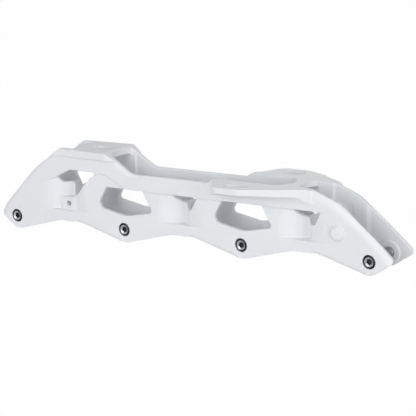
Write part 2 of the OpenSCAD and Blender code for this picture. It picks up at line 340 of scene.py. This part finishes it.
def turned_steel(name, dark, light):
    """Turned steel, black where plated, bright where unplated and where a highlight is painted: rings
    from the lathe and a soft gloss.
    """
    made, tree = new_material(name)
    place = add(tree, "ShaderNodeTexCoord").outputs["Object"]
    wear = add(
        tree,
        "ShaderNodeTexNoise",
        {"Scale": 1 / STEEL_PATCH, "Detail": 4.0},
        {"Vector": place},
    )
    tint = add(
        tree,
        "ShaderNodeMix",
        {"A": colour(dark), "B": colour(light)},
        {"Factor": wear.outputs["Fac"]},
        data_type="RGBA",
    )
    gloss = add(
        tree,
        "ShaderNodeMapRange",
        {"From Min": 0.35, "From Max": 0.65, "To Min": 0.22, "To Max": 0.34},
        {"Value": wear.outputs["Fac"]},
    )
    rings = add(
        tree,
        "ShaderNodeTexWave",
        {"Scale": 1 / STEEL_RINGS, "Distortion": 0.6},
        {"Vector": place},
        wave_type="BANDS",
        bands_direction="Y",
    )
    bump = add(
        tree,
        "ShaderNodeBump",
        {"Strength": 0.2, "Distance": STEEL_RINGS_H},
        {"Height": rings.outputs["Fac"]},
    )
    steel_skin = add(
        tree,
        "ShaderNodeBsdfPrincipled",
        {"Metallic": 1.0},
        {
            "Base Color": tint.outputs["Result"],
            "Roughness": gloss.outputs["Result"],
            "Normal": bump.outputs["Normal"],
        },
    )
    add(tree, "ShaderNodeOutputMaterial", links={"Surface": steel_skin.outputs["BSDF"]})
    return made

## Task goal
Using the data above, return each line exactly as written.

## Result for this task
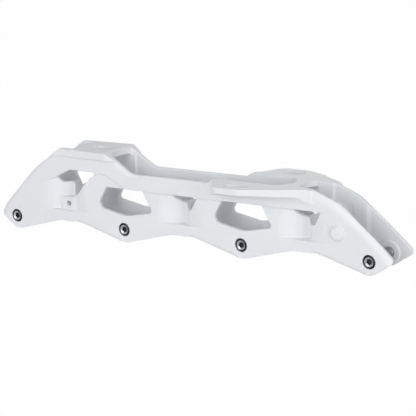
Write part 2 of the OpenSCAD and Blender code for this picture. It picks up at line 340 of scene.py. This part finishes it.
def turned_steel(name, dark, light):
    """Turned steel, black where plated, bright where unplated and where a highlight is painted: rings
    from the lathe and a soft gloss.
    """
    made, tree = new_material(name)
    place = add(tree, "ShaderNodeTexCoord").outputs["Object"]
    wear = add(
        tree,
        "ShaderNodeTexNoise",
        {"Scale": 1 / STEEL_PATCH, "Detail": 4.0},
        {"Vector": place},
    )
    tint = add(
        tree,
        "ShaderNodeMix",
        {"A": colour(dark), "B": colour(light)},
        {"Factor": wear.outputs["Fac"]},
        data_type="RGBA",
    )
    gloss = add(
        tree,
        "ShaderNodeMapRange",
        {"From Min": 0.35, "From Max": 0.65, "To Min": 0.22, "To Max": 0.34},
        {"Value": wear.outputs["Fac"]},
    )
    rings = add(
        tree,
        "ShaderNodeTexWave",
        {"Scale": 1 / STEEL_RINGS, "Distortion": 0.6},
        {"Vector": place},
        wave_type="BANDS",
        bands_direction="Y",
    )
    bump = add(
        tree,
        "ShaderNodeBump",
        {"Strength": 0.2, "Distance": STEEL_RINGS_H},
        {"Height": rings.outputs["Fac"]},
    )
    steel_skin = add(
        tree,
        "ShaderNodeBsdfPrincipled",
        {"Metallic": 1.0},
        {
            "Base Color": tint.outputs["Result"],
            "Roughness": gloss.outputs["Result"],
            "Normal": bump.outputs["Normal"],
        },
    )
    add(tree, "ShaderNodeOutputMaterial", links={"Surface": steel_skin.outputs["BSDF"]})
    return made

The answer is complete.